Requirement:
Will you quote precisely the lines that run from the top of the material below to the line containing "return (body_point(height, angle, 0.01)", both ends included?
— start of Given material —
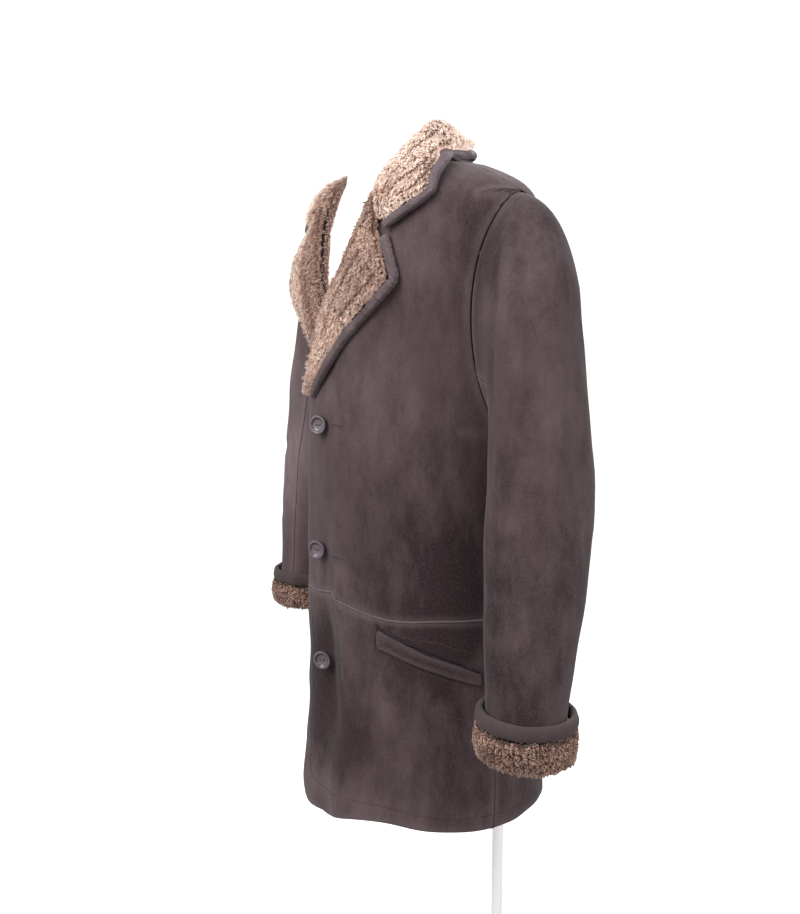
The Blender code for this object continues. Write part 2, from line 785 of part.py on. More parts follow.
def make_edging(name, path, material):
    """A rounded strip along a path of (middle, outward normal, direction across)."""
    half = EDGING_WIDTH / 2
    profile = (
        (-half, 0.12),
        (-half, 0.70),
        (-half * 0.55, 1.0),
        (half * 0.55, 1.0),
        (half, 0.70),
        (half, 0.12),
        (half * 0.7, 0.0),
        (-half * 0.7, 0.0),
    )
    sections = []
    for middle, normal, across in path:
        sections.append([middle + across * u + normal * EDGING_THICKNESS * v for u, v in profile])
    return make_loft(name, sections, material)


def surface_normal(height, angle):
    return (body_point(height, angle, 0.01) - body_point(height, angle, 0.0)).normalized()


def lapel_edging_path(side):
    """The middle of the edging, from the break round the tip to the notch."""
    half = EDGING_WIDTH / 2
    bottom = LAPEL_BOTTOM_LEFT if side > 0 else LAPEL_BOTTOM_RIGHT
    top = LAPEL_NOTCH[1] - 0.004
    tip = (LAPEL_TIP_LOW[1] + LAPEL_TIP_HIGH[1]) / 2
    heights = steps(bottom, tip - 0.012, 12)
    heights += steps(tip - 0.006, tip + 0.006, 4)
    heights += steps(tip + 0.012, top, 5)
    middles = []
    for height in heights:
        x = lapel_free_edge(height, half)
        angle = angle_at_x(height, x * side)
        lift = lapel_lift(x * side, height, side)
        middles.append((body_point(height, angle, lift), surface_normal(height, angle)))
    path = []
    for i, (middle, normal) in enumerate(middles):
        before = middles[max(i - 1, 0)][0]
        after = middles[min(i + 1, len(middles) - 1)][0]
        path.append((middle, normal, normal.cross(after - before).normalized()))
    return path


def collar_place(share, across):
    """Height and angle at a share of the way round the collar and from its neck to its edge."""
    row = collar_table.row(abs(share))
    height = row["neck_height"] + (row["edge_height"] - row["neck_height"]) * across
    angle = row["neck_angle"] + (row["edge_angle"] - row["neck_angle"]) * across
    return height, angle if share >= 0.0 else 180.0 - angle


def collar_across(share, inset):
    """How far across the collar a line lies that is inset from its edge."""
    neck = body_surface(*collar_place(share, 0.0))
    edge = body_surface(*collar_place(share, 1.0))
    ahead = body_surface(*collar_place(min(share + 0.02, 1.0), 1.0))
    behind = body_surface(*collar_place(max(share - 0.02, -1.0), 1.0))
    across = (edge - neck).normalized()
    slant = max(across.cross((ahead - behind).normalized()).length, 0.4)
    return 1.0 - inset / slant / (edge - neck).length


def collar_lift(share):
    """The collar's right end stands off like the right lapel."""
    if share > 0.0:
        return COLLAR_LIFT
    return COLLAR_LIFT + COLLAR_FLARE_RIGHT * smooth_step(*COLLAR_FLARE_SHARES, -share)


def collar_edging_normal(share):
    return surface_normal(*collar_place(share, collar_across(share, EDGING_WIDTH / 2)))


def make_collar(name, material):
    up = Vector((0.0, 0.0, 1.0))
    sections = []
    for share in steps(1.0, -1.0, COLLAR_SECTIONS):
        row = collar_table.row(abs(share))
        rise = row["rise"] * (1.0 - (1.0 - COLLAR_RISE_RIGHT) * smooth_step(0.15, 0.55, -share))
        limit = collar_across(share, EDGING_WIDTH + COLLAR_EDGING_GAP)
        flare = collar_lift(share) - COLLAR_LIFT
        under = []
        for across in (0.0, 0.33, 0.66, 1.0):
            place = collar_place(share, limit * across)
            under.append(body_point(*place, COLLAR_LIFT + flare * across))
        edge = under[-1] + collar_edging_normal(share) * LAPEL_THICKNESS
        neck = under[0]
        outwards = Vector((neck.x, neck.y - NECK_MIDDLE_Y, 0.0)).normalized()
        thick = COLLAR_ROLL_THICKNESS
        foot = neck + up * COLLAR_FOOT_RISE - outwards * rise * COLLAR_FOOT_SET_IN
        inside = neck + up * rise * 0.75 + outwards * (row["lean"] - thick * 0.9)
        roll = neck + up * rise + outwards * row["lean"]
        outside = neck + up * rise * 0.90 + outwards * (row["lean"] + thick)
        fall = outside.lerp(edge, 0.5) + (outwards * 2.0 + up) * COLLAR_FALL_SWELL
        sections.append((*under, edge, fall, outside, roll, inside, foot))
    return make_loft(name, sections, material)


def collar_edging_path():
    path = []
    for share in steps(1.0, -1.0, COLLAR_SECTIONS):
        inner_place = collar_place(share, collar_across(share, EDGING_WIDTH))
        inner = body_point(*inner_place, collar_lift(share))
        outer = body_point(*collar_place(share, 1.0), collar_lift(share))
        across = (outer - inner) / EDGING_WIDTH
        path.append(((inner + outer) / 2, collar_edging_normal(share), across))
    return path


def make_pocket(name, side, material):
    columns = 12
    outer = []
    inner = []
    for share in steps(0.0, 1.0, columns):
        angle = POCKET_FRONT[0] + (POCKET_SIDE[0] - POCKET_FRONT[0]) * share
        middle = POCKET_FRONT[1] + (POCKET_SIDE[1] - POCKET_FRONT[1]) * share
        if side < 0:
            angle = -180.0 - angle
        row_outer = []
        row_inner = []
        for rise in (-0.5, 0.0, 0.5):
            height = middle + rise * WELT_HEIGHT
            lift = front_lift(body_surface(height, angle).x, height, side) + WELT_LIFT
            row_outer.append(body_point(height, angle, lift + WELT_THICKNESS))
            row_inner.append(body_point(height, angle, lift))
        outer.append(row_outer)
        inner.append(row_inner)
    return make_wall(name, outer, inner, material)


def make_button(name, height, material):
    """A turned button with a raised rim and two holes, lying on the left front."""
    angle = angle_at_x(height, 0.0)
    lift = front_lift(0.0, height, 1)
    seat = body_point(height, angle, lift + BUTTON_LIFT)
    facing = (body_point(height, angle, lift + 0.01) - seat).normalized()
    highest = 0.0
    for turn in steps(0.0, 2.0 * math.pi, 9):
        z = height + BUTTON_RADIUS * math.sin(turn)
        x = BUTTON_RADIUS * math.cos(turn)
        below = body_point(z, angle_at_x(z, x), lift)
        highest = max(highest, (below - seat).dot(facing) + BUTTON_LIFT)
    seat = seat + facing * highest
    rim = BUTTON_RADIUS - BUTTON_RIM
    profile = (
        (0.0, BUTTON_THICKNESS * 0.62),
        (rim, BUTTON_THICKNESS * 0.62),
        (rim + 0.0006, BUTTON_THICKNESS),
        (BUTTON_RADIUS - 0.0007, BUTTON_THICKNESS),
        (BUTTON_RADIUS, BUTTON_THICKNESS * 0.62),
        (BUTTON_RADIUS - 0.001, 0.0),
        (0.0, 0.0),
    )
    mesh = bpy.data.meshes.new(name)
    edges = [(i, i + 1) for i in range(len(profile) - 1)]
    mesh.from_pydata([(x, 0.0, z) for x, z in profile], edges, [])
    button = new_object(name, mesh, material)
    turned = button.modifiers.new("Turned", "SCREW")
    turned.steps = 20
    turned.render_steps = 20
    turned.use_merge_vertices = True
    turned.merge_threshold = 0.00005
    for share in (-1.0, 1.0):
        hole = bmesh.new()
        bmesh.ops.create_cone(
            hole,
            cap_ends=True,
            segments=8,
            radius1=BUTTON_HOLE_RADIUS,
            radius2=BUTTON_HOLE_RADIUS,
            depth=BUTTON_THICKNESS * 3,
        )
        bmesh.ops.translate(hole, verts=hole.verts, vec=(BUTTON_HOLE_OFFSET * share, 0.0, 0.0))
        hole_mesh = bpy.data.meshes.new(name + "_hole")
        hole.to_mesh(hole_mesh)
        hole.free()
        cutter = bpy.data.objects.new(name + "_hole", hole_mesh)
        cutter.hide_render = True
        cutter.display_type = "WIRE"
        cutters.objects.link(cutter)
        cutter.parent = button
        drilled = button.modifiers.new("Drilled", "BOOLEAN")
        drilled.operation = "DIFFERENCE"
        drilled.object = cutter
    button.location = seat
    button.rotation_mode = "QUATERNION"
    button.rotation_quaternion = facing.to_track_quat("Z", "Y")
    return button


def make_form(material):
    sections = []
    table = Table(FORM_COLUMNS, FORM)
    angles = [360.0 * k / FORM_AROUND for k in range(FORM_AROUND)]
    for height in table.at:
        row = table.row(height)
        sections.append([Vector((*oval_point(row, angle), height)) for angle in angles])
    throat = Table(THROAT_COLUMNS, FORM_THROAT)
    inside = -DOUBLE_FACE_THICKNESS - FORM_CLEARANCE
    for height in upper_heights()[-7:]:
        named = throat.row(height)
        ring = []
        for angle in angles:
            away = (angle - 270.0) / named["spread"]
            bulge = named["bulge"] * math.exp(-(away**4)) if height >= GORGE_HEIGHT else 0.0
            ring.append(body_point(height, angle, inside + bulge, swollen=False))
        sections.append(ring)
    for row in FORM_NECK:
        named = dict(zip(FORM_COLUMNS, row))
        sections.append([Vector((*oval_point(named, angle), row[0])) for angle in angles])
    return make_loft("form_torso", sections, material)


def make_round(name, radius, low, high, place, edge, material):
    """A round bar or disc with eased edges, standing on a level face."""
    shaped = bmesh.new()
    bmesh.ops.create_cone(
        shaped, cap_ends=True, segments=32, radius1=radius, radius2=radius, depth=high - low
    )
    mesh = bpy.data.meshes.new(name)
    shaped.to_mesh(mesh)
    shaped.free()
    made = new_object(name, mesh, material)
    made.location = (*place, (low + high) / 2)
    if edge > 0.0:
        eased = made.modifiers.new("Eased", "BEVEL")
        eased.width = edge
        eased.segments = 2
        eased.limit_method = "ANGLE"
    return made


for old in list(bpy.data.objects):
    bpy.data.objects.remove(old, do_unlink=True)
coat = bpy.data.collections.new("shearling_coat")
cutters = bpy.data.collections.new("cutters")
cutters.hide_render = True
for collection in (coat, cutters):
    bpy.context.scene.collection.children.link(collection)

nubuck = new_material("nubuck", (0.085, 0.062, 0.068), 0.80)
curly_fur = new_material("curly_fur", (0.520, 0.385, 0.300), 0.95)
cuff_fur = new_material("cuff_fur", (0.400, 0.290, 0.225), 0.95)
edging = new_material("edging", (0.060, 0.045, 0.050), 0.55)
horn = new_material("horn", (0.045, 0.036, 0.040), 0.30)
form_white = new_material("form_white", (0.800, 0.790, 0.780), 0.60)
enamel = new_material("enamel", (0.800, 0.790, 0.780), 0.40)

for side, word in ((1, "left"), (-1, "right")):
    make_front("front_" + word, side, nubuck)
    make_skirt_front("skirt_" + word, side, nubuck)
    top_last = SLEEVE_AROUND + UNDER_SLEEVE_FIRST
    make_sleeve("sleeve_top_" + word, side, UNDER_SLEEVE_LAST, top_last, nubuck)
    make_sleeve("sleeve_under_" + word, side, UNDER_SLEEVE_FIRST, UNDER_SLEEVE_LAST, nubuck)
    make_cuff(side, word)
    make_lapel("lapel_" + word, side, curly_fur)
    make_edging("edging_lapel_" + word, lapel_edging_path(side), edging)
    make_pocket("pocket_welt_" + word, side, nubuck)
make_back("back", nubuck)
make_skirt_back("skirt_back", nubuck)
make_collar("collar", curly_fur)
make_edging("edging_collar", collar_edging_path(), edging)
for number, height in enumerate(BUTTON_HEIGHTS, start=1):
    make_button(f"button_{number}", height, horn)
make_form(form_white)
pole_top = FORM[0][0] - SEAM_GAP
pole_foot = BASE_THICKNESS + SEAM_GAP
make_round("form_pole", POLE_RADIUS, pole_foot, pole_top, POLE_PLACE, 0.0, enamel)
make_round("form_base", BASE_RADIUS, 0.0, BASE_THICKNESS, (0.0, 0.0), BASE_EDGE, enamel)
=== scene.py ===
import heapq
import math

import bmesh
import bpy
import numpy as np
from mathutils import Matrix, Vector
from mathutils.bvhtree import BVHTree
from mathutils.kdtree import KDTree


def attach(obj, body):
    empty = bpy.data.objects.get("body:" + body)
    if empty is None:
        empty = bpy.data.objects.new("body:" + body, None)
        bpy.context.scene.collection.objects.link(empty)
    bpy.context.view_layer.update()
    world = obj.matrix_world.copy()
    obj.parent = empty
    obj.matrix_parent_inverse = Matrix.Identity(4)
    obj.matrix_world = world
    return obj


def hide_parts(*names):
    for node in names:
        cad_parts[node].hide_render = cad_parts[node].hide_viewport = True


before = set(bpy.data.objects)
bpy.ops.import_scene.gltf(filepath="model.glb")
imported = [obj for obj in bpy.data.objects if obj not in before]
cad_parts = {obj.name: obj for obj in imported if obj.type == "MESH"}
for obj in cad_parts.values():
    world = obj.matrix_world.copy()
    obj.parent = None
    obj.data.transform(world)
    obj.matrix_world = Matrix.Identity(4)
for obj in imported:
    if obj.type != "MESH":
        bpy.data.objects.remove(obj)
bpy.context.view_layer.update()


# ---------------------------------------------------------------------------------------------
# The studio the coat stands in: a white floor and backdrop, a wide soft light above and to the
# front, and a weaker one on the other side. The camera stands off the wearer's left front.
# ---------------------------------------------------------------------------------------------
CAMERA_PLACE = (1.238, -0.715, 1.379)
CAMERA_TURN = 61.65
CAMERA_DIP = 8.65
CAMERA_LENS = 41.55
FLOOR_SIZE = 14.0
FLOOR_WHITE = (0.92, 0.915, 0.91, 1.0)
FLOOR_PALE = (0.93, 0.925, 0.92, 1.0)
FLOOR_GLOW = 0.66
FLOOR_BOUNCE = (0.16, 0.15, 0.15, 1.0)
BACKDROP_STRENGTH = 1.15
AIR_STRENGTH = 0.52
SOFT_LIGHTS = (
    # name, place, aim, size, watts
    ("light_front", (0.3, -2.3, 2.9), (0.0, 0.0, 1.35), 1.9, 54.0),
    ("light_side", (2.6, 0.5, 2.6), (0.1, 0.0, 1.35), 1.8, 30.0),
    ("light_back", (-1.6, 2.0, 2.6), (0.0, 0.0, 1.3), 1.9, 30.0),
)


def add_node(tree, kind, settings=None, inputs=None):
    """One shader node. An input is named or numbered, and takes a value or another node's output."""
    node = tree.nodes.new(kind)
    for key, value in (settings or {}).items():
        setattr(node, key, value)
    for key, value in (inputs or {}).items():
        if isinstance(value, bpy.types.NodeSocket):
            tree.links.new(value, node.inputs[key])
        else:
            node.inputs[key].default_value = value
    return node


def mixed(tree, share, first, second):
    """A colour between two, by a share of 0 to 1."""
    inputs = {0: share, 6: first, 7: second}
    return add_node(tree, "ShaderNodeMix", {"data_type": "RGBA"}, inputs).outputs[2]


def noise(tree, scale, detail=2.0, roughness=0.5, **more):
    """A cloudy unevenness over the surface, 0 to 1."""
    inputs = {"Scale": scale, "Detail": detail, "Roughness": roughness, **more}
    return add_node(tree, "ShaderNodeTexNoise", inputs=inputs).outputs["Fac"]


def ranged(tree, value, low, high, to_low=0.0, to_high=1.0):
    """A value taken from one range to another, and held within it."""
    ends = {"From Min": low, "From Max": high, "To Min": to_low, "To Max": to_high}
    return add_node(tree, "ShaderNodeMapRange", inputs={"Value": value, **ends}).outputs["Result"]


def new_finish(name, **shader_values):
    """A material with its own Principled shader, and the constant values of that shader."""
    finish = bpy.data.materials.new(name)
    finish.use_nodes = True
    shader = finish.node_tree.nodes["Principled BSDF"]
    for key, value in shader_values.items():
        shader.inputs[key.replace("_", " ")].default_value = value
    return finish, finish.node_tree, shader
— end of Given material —
Correct answer:
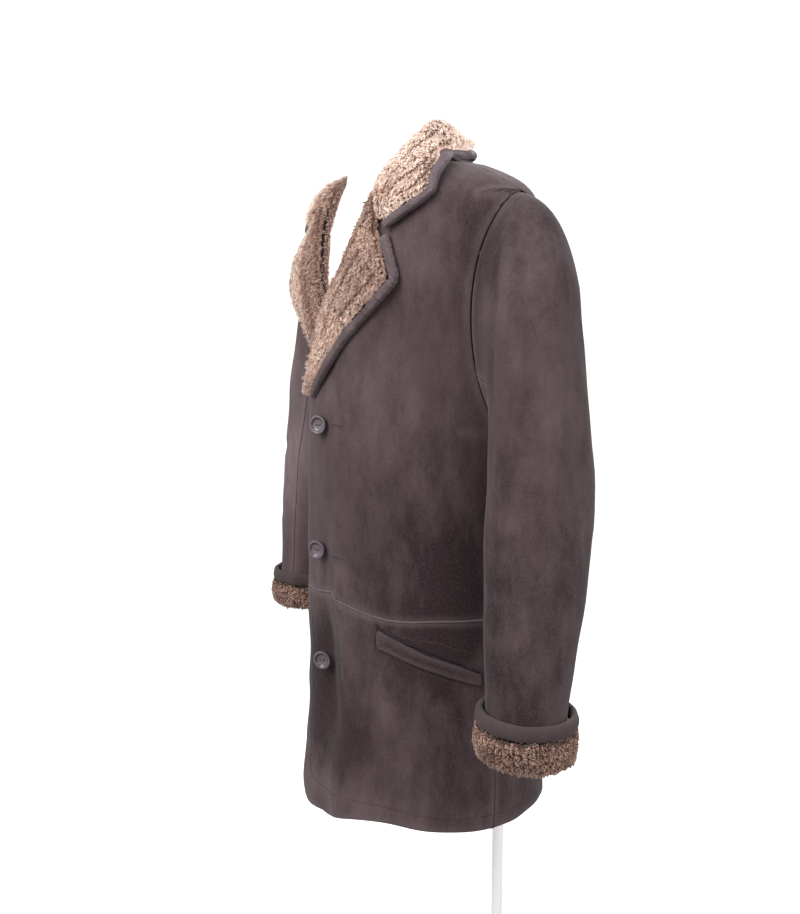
The Blender code for this object continues. Write part 2, from line 785 of part.py on. More parts follow.
def make_edging(name, path, material):
    """A rounded strip along a path of (middle, outward normal, direction across)."""
    half = EDGING_WIDTH / 2
    profile = (
        (-half, 0.12),
        (-half, 0.70),
        (-half * 0.55, 1.0),
        (half * 0.55, 1.0),
        (half, 0.70),
        (half, 0.12),
        (half * 0.7, 0.0),
        (-half * 0.7, 0.0),
    )
    sections = []
    for middle, normal, across in path:
        sections.append([middle + across * u + normal * EDGING_THICKNESS * v for u, v in profile])
    return make_loft(name, sections, material)


def surface_normal(height, angle):
    return (body_point(height, angle, 0.01) - body_point(height, angle, 0.0)).normalized()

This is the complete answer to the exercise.